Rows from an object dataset
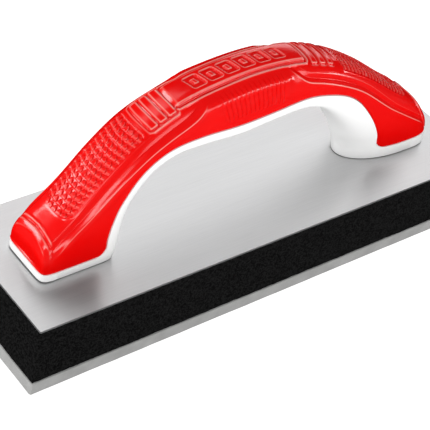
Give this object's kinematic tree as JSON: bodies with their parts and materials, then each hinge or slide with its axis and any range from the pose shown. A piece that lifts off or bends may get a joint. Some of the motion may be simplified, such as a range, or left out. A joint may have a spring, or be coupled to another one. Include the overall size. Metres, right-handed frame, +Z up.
{
  "type": "rubber-faced hand float",
  "caption": "Hand float for grout and masonry work: gum rubber face and foam pad under a metal back plate, with an arched two-material handle screwed on from below.",
  "frame": {"origin": "centre of the rubber working face", "axes": "+X along the length towards the broader handle foot, +Z up through the handle; the float is symmetrical about the XZ plane"},
  "size_m": [0.24, 0.068, 0.1091],
  "materials": {
    "gum_rubber": "matte pale grey",
    "black_foam": "matte fine-celled black foam",
    "aluminium": "brushed",
    "white_plastic": "smooth white",
    "red_overmould": "satin to gloss red",
    "screw_steel": "zinc plated"
  },
  "bodies": {
    "root": {"rubber_face": "gum_rubber", "foam_pad": "black_foam", "back_plate": "aluminium", "handle_core": "white_plastic", "handle_grip": "red_overmould", "screw_front_outer": "screw_steel", "screw_front_inner": "screw_steel", "screw_rear_inner": "screw_steel", "screw_rear_outer": "screw_steel"}
  },
  "joints": []
}
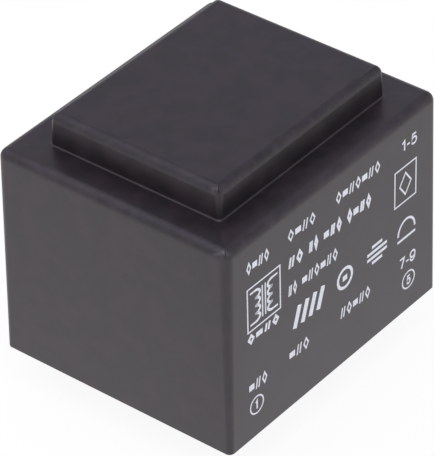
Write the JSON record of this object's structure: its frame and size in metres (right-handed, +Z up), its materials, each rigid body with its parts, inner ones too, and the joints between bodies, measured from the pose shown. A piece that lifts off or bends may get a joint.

→ **WHAT IS ASKED**: Reproduce the listing in full. Keep it exactly as written.

→ **OUTPUT BELOW**:
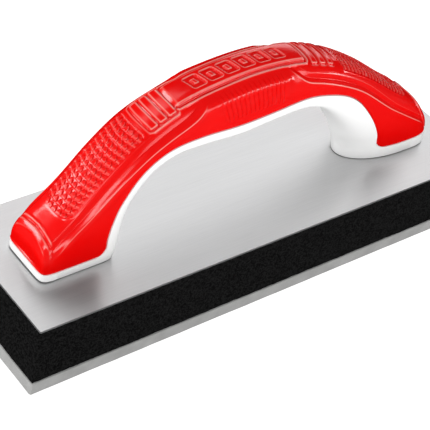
Give this object's kinematic tree as JSON: bodies with their parts and materials, then each hinge or slide with its axis and any range from the pose shown. A piece that lifts off or bends may get a joint. Some of the motion may be simplified, such as a range, or left out. A joint may have a spring, or be coupled to another one. Include the overall size. Metres, right-handed frame, +Z up.
{
  "type": "rubber-faced hand float",
  "caption": "Hand float for grout and masonry work: gum rubber face and foam pad under a metal back plate, with an arched two-material handle screwed on from below.",
  "frame": {"origin": "centre of the rubber working face", "axes": "+X along the length towards the broader handle foot, +Z up through the handle; the float is symmetrical about the XZ plane"},
  "size_m": [0.24, 0.068, 0.1091],
  "materials": {
    "gum_rubber": "matte pale grey",
    "black_foam": "matte fine-celled black foam",
    "aluminium": "brushed",
    "white_plastic": "smooth white",
    "red_overmould": "satin to gloss red",
    "screw_steel": "zinc plated"
  },
  "bodies": {
    "root": {"rubber_face": "gum_rubber", "foam_pad": "black_foam", "back_plate": "aluminium", "handle_core": "white_plastic", "handle_grip": "red_overmould", "screw_front_outer": "screw_steel", "screw_front_inner": "screw_steel", "screw_rear_inner": "screw_steel", "screw_rear_outer": "screw_steel"}
  },
  "joints": []
}
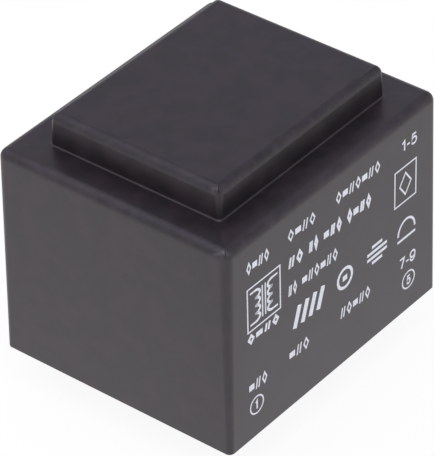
Write the JSON record of this object's structure: its frame and size in metres (right-handed, +Z up), its materials, each rigid body with its parts, inner ones too, and the joints between bodies, measured from the pose shown. A piece that lifts off or bends may get a joint.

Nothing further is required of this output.